Neighbor-net including Hesperornithoides.

Hesperornithoides is obviously a member of the Eumaniraptora (= Paraves), morphologically somewhat intermediate between the Avialae, the "flying dinosaurs", and Dromaeosauridae, but doesn't seem to be part of either of these sister lineages. The graph lacks a prominent neighborhood, the Archaeopteryx-Bambiraptor neighborhood may reflect local long-edge attraction (note the long terminal edges) or convergent evolution in both taxa and, possibly, also the Hesperornithoides lineage. Just based on this simple and quick-to-infer network, Hartman et al.'s title "A new paravian dinosaur from the Late Jurassic of North America supports a late acquisition of avian flight" appears to be correct (in future posts, we may come back to this morphological supermatrix to see what else networks could have quickly shown).
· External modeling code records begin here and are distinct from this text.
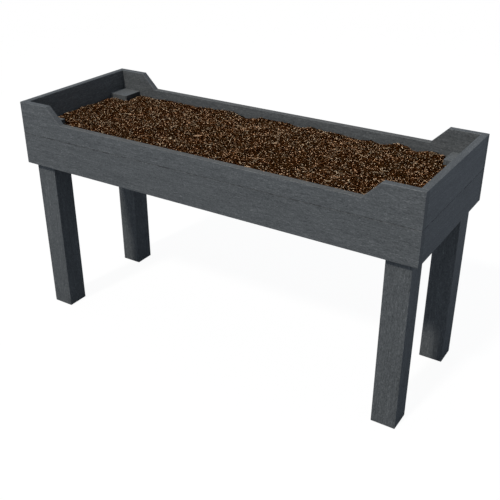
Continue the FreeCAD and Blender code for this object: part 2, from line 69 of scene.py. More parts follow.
class Graph:
    """A short way to write node trees: every call returns an output socket unless it says node."""

    def __init__(self, tree):
        self.tree = tree

    def node(self, kind, inputs=None, **settings):
        made = self.tree.nodes.new(kind)
        for key, value in settings.items():
            setattr(made, key, value)
        for key, value in (inputs or {}).items():
            self.feed(made.inputs[key], value)
        return made

    def feed(self, socket, value):
        if isinstance(value, bpy.types.NodeSocket):
            self.tree.links.new(value, socket)
        else:
            socket.default_value = value

    def math(self, operation, a, b=None, c=None, clamp=False):
        made = self.node("ShaderNodeMath", operation=operation, use_clamp=clamp)
        for socket, value in zip(made.inputs, (a, b, c)):
            if value is not None:
                self.feed(socket, value)
        return made.outputs[0]

    def vector(self, operation, a, b=None):
        made = self.node("ShaderNodeVectorMath", operation=operation)
        self.feed(made.inputs[0], a)
        if b is not None:
            self.feed(made.inputs[1], b)
        return made.outputs["Value" if operation in ("LENGTH", "DISTANCE", "DOT_PRODUCT") else "Vector"]

    def noise(self, vector, scale=1.0, detail=2.0, rough=0.5, distortion=0.0, color=False):
        made = self.node(
            "ShaderNodeTexNoise",
            {"Vector": vector, "Scale": scale, "Detail": detail, "Roughness": rough, "Distortion": distortion},
            noise_dimensions="3D",
        )
        return made.outputs[1 if color else 0]

    def voronoi(self, vector, scale=1.0, feature="F1", randomness=1.0):
        return self.node(
            "ShaderNodeTexVoronoi",
            {"Vector": vector, "Scale": scale, "Randomness": randomness},
            voronoi_dimensions="3D",
            feature=feature,
        )

    def split(self, vector):
        return self.node("ShaderNodeSeparateXYZ", {0: vector}).outputs

    def join(self, x, y, z):
        made = self.node("ShaderNodeCombineXYZ")
        for socket, value in zip(made.inputs, (x, y, z)):
            self.feed(socket, value)
        return made.outputs[0]

    def remap(self, value, low, high, to_low=0.0, to_high=1.0, smooth=True):
        made = self.node("ShaderNodeMapRange", interpolation_type="SMOOTHSTEP" if smooth else "LINEAR", clamp=True)
        for index, each in enumerate((value, low, high, to_low, to_high)):
            self.feed(made.inputs[index], each)
        return made.outputs[0]

    def ramp(self, factor, stops, interpolation="LINEAR"):
        made = self.node("ShaderNodeValToRGB", {0: factor})
        ramp = made.color_ramp
        ramp.interpolation = interpolation
        while len(ramp.elements) > 1:
            ramp.elements.remove(ramp.elements[-1])
        ramp.elements[0].position = stops[0][0]
        ramp.elements[0].color = (*stops[0][1], 1.0)
        for position, color in stops[1:]:
            ramp.elements.new(position).color = (*color, 1.0)
        return made.outputs[0]

    def mix(self, factor, a, b, blend="MIX"):
        made = self.node("ShaderNodeMix", data_type="RGBA", blend_type=blend)
        self.feed(made.inputs[0], factor)
        self.feed(made.inputs[6], (*a, 1.0) if isinstance(a, tuple) else a)
        self.feed(made.inputs[7], (*b, 1.0) if isinstance(b, tuple) else b)
        return made.outputs[2]

    def scale_color(self, color, factor):
        made = self.node("ShaderNodeVectorMath", operation="SCALE")
        self.feed(made.inputs[0], color)
        self.feed(made.inputs["Scale"], factor)
        return made.outputs[0]

    def bump(self, height, strength, distance, normal=None):
        made = self.node("ShaderNodeBump", {"Height": height, "Strength": strength, "Distance": distance})
        if normal is not None:
            self.feed(made.inputs["Normal"], normal)
        return made.outputs[0]


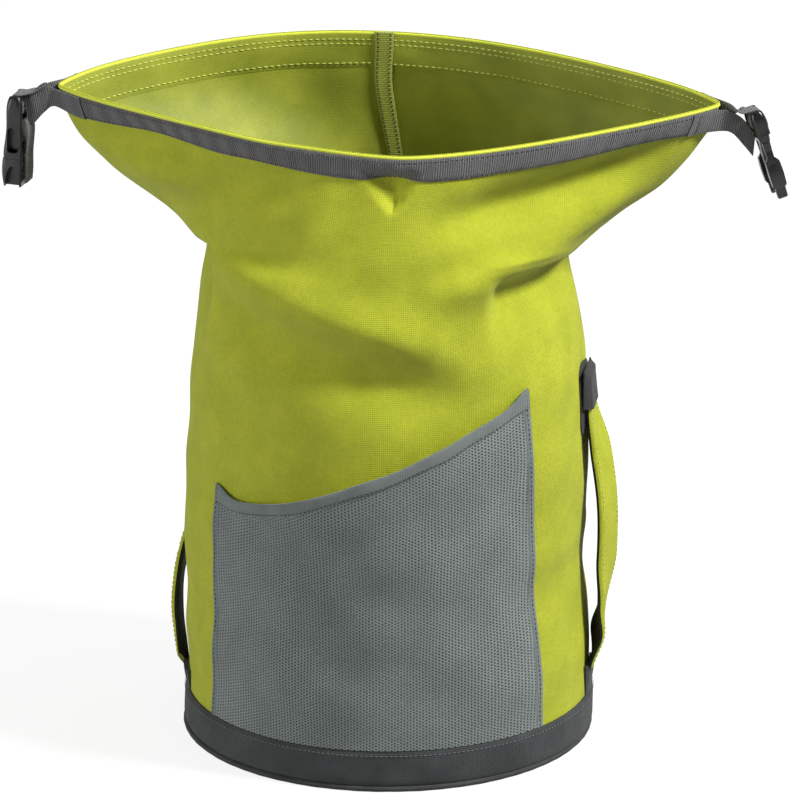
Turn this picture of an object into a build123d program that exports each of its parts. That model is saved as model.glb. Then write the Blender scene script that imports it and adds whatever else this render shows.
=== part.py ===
"""Fruit picking bag: a roll-top canvas bucket with a mesh pocket, two grab handles and a
side-release buckle at the corners of its mouth.  Millimetres, +Z up, +X to the bag's right,
-Y to the front.  The origin is the centre of the underside, on the ground."""
import os
from math import cos, radians, sin

from build123d import *

os.makedirs("parts", exist_ok=True)

# ---------------------------------------------------------------- driving dimensions
canvas = 2.0                 # body wall: canvas and its coated lining
layer_gap = 0.3              # free space kept between sewn layers

panel_radius = 140.2
panel_thick = 2.5
board_radius = 136.0
board_thick = 3.0
lining_radius = 138.0
lining_thick = 1.2
band_outer = 145.0
band_inner = 142.6
band_top = 30.0
piping_radius = 2.2

body_bottom = 2 * piping_radius + layer_gap
shoulder_z = 351.0

rim_centre = (0, 0, 461)     # middle of the mouth plane
rim_tilt = 5.6               # degrees: the back of the mouth stands higher than the front
rim_half_width = 230.0
rim_depth = 118.0            # from the middle to the front and to the back of the mouth
collar_drop = 32.0           # straight-sided part below the mouth
collar_half_width = 219.0
collar_depth = 121.0
edge_height = 3.0            # rolled lime edge
hem_drop = 27.0
webbing_width = 16.0
webbing_thick = 1.6
corner_x = 226.0             # where the sewn webbing ends and the free tabs begin

pocket_thick = 1.2
pocket_hem_width = 9.5
binding_width = 3.5
seam_tape_width = 14.0

buckle_width = 26.0
buckle_wall = 2.4
block_length = 17.0          # end of each buckle half, round which the webbing is wrapped
socket_length = 64.0
plug_length = 64.0
arm_gap = 0.35               # clearance round a squeeze arm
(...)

One should be willing to leave the phylogenetic beaten track – ie. relying on strict consensus parsimony trees as the sole basis for phylogenetic hypothesis. The Neighbor-net is a valuable tool for quick pre- and post-analysis because it can:
  • visualize how coherent the clades in our trees are, 
  • how easy it will be for the tree inference (especially MP) to find and support clades, 
  • help to differentiate ambiguous from important taxa, and finally, 
  • assess whether a new fossil really requires an in-depth re-analysis of the full matrix (and dealing with >99,999 MPTs) instead of using a more focussed taxon (and character) set.